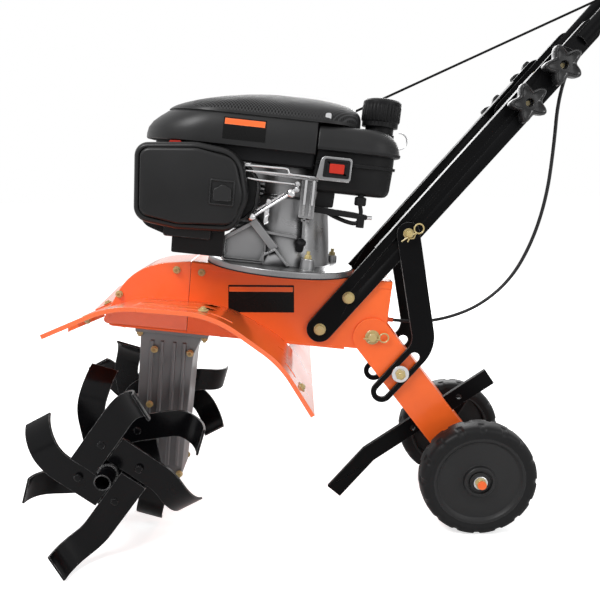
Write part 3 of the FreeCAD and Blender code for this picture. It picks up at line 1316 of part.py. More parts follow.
def chassis_bolts():
    """Bolts of the housing, pan, fenders, gearbox and engine flange, as one group."""
    bolts = []
    side = dim("housing_half") + dim("lid_gauge") + 0.1
    pan = -dim("housing_depth") - 4
    for sign in SIDES.values():
        for x, z in SIDE_BOLTS:
            bolts.append(small_bolt((x, sign * side, z), (0, -sign, 0), 9))
        for x, z in GEARBOX_BOLTS:
            bolts.append(small_bolt((x, sign * dim("gearbox_half"), z), (0, -sign, 0), 8))
        for x, y in LEG_BOLTS:
            bolts.append(small_bolt((x, sign * y, pan - 7), (0, 0, 1), 9))
        for x, y in PAN_BOLTS:
            bolts.append(small_bolt((x, sign * y, pan), (0, 0, 1), 12))
        for x, y in FLANGE_BOLTS:
            bolts.append(small_bolt((x, sign * y, dim("flange_thickness")), (0, 0, -1), 6))
        for x, y, z, slope, grip in FENDER_BOLTS:
            angle = math.radians(slope)
            bolts.append(small_bolt((x, sign * y, z), (math.sin(angle), 0, -math.cos(angle)), grip, nut=True))
    feature("chassis_bolts", Part.makeCompound(bolts), chassis())


belt_housing()
engine_plate()
nose_cover()
housing_pan()
front_bracket()
bearings()
worm_shaft()
worm_wheel()
tine_shaft()
tine_hubs()
drive_belt()
idler()
crankcase()
cylinder_head()
flywheel()
crankshaft()
starter_pulley()
shroud()
fuel_tank()
fuel_cap()
fuel_valve()
air_filter()
carburettor()
muffler()
controls()
for side in SIDES:
    fender(side)
    gearbox_half(side)
    tine_set(f"outer_tines_{side}", side, dim("outer_tines_at"), 53.7)
    tine_set(f"inner_tines_{side}", side, dim("inner_tines_at"), 8.7)
    lower_handle(side)
    wheel(side)
    for place in KNOBS_AT:
        star_knob(side, place)
handle_bolts()
upper_handle()
grips()
clutch_lever()
starter_rope()
clutch_cable()
wheel_arm()
arm_pins()
arm_fasteners()
axle()
height_links()
depth_stake()
chassis_bolts()


def write_pieces():
    """Check every object and write each piece's STEP file."""
    document.recompute()
    for item in document.Objects:
        if "Invalid" in item.State or "Error" in item.State:
            raise RuntimeError(f"{item.Label} failed: {item.State}")
    os.makedirs("parts", exist_ok=True)
    for piece in exported:
        shape = piece.Shape
        if shape.isNull() or not shape.isValid() or not shape.Solids:
            raise RuntimeError(f"{piece.Label} has no valid solid")
        shape.exportStep(f"parts/{piece.Label}.step")
    print(f"{len(exported)} pieces written")


write_pieces()
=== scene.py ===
"""Looks of a front-tine garden tiller: its finishes, moulded covers, cords and small parts.

Lengths are in metres in the row frame: +X to the rear, +Y away from the air cleaner, +Z up.
"""
import json
import logging
import math
from dataclasses import dataclass, replace
from enum import Enum
from typing import Optional, Sequence

import bmesh
import bpy
import numpy as np
from mathutils import Euler, Matrix, Vector


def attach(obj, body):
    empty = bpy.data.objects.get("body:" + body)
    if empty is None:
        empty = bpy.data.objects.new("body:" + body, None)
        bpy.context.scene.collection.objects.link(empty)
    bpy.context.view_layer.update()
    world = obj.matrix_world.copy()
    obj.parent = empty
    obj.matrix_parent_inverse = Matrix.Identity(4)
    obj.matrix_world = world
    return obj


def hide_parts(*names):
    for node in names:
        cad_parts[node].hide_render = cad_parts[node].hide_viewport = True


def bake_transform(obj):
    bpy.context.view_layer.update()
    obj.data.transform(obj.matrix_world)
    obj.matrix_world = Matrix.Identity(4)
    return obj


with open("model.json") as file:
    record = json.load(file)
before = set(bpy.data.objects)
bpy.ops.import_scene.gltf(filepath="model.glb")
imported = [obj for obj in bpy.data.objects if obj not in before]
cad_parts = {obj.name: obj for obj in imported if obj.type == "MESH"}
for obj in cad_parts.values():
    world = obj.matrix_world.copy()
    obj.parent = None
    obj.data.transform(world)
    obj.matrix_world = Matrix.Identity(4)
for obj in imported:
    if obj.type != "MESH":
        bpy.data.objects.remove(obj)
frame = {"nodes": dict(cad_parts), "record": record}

log = logging.getLogger("tiller")
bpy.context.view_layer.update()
MM = 0.001
BODY_OF = {node: body for body, nodes in frame["record"]["behaviour"]["bodies"].items() for node in nodes}
SLOT_OF = {part["node"]: part["material_slot"] for part in frame["record"]["subparts"]}


# ---- frames of reference

@dataclass(frozen=True)
class Stance:
    """How the machine stands: the same driving sizes as the frame, in millimetres and degrees.

    Attributes:
        shift: Move along x that centres the machine on the row frame's origin.
        pitch: Forward lean about the axle.
        axle_x: x of the axle.
        axle_z: Height of the axle.
        deck_height: Height of the chassis frame's origin.
        deck_tilt: Tilt of the chassis frame.
    """

    shift: float = -216.17
    pitch: float = 0.718
    axle_x: float = 311.0
    axle_z: float = 101.5
    deck_height: float = 455.5
    deck_tilt: float = 6.0

    def machine(self) -> Matrix:
        """Matrix from the upright machine's millimetres to the row frame's metres.

        Returns:
            The 4 by 4 matrix.
        """
        axle = Vector((self.axle_x, 0.0, self.axle_z))
        lean = Matrix.Rotation(math.radians(self.pitch), 4, "Y")
        move = Matrix.Translation(axle + Vector((self.shift, 0.0, 0.0)))
        return Matrix.Scale(MM, 4) @ move @ lean @ Matrix.Translation(-axle)

    def chassis(self) -> Matrix:
        """Matrix from the tilted chassis frame's millimetres to the row frame's metres."""
        tilt = Matrix.Rotation(math.radians(self.deck_tilt), 4, "Y")
        return self.machine() @ Matrix.Translation((0.0, 0.0, self.deck_height)) @ tilt


STANCE = Stance()
MACHINE = STANCE.machine()
CHASSIS = STANCE.chassis()


# ---- node helpers

class Graph:
    """Small helper that adds and links nodes in one node tree."""

    def __init__(self, tree: bpy.types.NodeTree) -> None:
        """Wrap a node tree.

        Args:
            tree: The node tree of a material, group or world.
        """
        self.tree = tree

    def add(self, kind: str, **settings: object) -> bpy.types.Node:
        """Add a node and set its properties.

        Args:
            kind: Blender's class name of the node.
            settings: Properties by name.

        Returns:
            The new node.
        """
        node = self.tree.nodes.new(kind)
        for name, value in settings.items():
            setattr(node, name, value)
        return node

    def link(self, source: bpy.types.NodeSocket, target: bpy.types.NodeSocket) -> None:
        """Link one socket to another."""
        self.tree.links.new(source, target)

    def put(self, socket: bpy.types.NodeSocket, value: object) -> None:
        """Link or set one input.

        Args:
            socket: The input.
            value: A socket to link or a constant to set.
        """
        if isinstance(value, bpy.types.NodeSocket):
            self.link(value, socket)
        else:
            socket.default_value = value

    def feed(self, node: bpy.types.Node, **values: object) -> bpy.types.Node:
        """Link or set a node's inputs by name, with underscores for spaces.

        Args:
            node: The node whose inputs are fed.
            values: A socket to link or a constant to set.

        Returns:
            The same node.
        """
        for name, value in values.items():
            self.put(node.inputs[name.replace("_", " ")], value)
        return node

    def math(self, operation: str, *values: object) -> bpy.types.NodeSocket:
        """Math node of up to three inputs.

        Args:
            operation: Blender's name of the operation.
            values: A socket or a number for each input.

        Returns:
            The result's socket.
        """
        node = self.add("ShaderNodeMath", operation=operation)
        for socket, value in zip(node.inputs, values):
            self.put(socket, value)
        return node.outputs[0]

    def mix(self, factor: object, first: object, second: object) -> bpy.types.NodeSocket:
        """Mix of two colours.

        Args:
            factor: Share of the second colour.
            first: First colour or its socket.
            second: Second colour or its socket.

        Returns:
            The mixed colour's socket.
        """
        node = self.add("ShaderNodeMix", data_type="RGBA")
        for index, value in ((0, factor), (6, first), (7, second)):
            self.put(node.inputs[index], value)
        return node.outputs[2]

    def ramp(self, value: bpy.types.NodeSocket, low: float, high: float, start: float = 0.0,
             stop: float = 1.0) -> bpy.types.NodeSocket:
        """Smooth remap of a value from one range to another, clamped.

        Args:
            value: The value's socket.
            low: Where the result is start.
            high: Where the result is stop.
            start: Result at the low end.
            stop: Result at the high end.

        Returns:
            The result's socket.
        """
        node = self.add("ShaderNodeMapRange", interpolation_type="SMOOTHSTEP")
        self.feed(node, Value=value, From_Min=low, From_Max=high, To_Min=start, To_Max=stop)
        return node.outputs["Result"]

    def noise(self, scale: object, detail: float) -> bpy.types.NodeSocket:
        """Noise value on Object coordinates, of a scale and a number of octaves."""
        node = self.add("ShaderNodeTexNoise")
        return self.feed(node, Scale=scale, Detail=detail, Vector=self.position()).outputs["Fac"]

    def position(self) -> bpy.types.NodeSocket:
        """Object coordinates."""
        return self.add("ShaderNodeTexCoord").outputs["Object"]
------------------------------
• TO DO: Your task is to repeat the lines from the one containing "obj.data.transform(world)" to the one containing "millimetres and degrees.", both lines included. Leave out every other line.

• RESPONSE BELOW:
    obj.data.transform(world)
    obj.matrix_world = Matrix.Identity(4)
for obj in imported:
    if obj.type != "MESH":
        bpy.data.objects.remove(obj)
frame = {"nodes": dict(cad_parts), "record": record}

log = logging.getLogger("tiller")
bpy.context.view_layer.update()
MM = 0.001
BODY_OF = {node: body for body, nodes in frame["record"]["behaviour"]["bodies"].items() for node in nodes}
SLOT_OF = {part["node"]: part["material_slot"] for part in frame["record"]["subparts"]}


# ---- frames of reference

@dataclass(frozen=True)
class Stance:
    """How the machine stands: the same driving sizes as the frame, in millimetres and degrees.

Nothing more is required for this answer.